| Exercise |
Return the full material exactly.

| Source excerpt |

◆ ◆ ◆ ◆ ◆ ◆ ◆

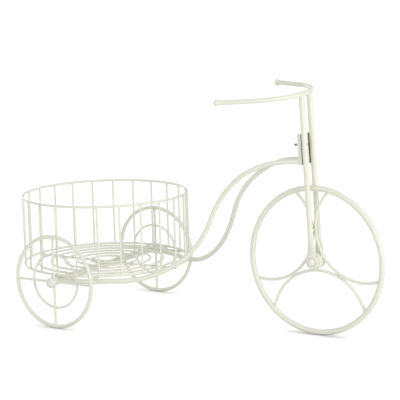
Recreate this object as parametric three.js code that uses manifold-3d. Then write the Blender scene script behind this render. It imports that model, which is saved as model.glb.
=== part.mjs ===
// Tricycle planter stand: a round wire basket between two small rear wheels, a pair
// of tubes that sweep up from the rear axle to a bolted bracket, and a fork that
// carries a tall front wheel with three arc spokes and a bow handlebar.
// Millimetres. +X is forward, +Y is left, +Z is up. The floor is z = 0 and the origin
// is the middle of the footprint.
import * as THREE from 'three';
import { mergeVertices } from 'three/addons/utils/BufferGeometryUtils.js';
import Module from 'manifold-3d';

const wasm = await Module();
wasm.setup();

// ---- Driving dimensions ----------------------------------------------------------

// Basket
const basketRadius = 123;            // centre of the top and bottom ring wires
const basketDepth = 100.5;           // bottom ring centre to top ring centre
const basketOffset = 1;              // basket centre ahead of the rear axle
const topRingWire = 3.6;             // wire diameters
const bottomRingWire = 3.4;
const uprightWire = 2.8;
const uprightCount = 24;
const floorRingWire = 3;
const floorRingCount = 5;
const floorInnerRadius = 25.5;       // smallest floor ring
const floorCrossWire = 3.2;
const floorCrossOverrun = 1.4;       // how far the cross runs past the bottom ring centre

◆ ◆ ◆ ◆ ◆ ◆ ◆

| Complete answer |
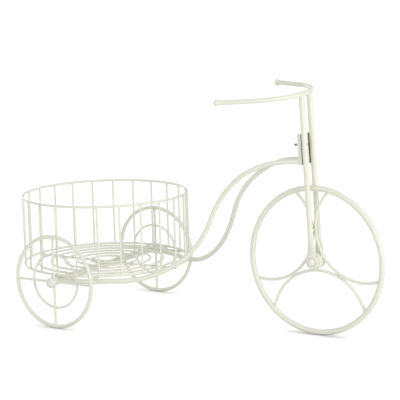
Recreate this object as parametric three.js code that uses manifold-3d. Then write the Blender scene script behind this render. It imports that model, which is saved as model.glb.
=== part.mjs ===
// Tricycle planter stand: a round wire basket between two small rear wheels, a pair
// of tubes that sweep up from the rear axle to a bolted bracket, and a fork that
// carries a tall front wheel with three arc spokes and a bow handlebar.
// Millimetres. +X is forward, +Y is left, +Z is up. The floor is z = 0 and the origin
// is the middle of the footprint.
import * as THREE from 'three';
import { mergeVertices } from 'three/addons/utils/BufferGeometryUtils.js';
import Module from 'manifold-3d';

const wasm = await Module();
wasm.setup();

// ---- Driving dimensions ----------------------------------------------------------

// Basket
const basketRadius = 123;            // centre of the top and bottom ring wires
const basketDepth = 100.5;           // bottom ring centre to top ring centre
const basketOffset = 1;              // basket centre ahead of the rear axle
const topRingWire = 3.6;             // wire diameters
const bottomRingWire = 3.4;
const uprightWire = 2.8;
const uprightCount = 24;
const floorRingWire = 3;
const floorRingCount = 5;
const floorInnerRadius = 25.5;       // smallest floor ring
const floorCrossWire = 3.2;
const floorCrossOverrun = 1.4;       // how far the cross runs past the bottom ring centre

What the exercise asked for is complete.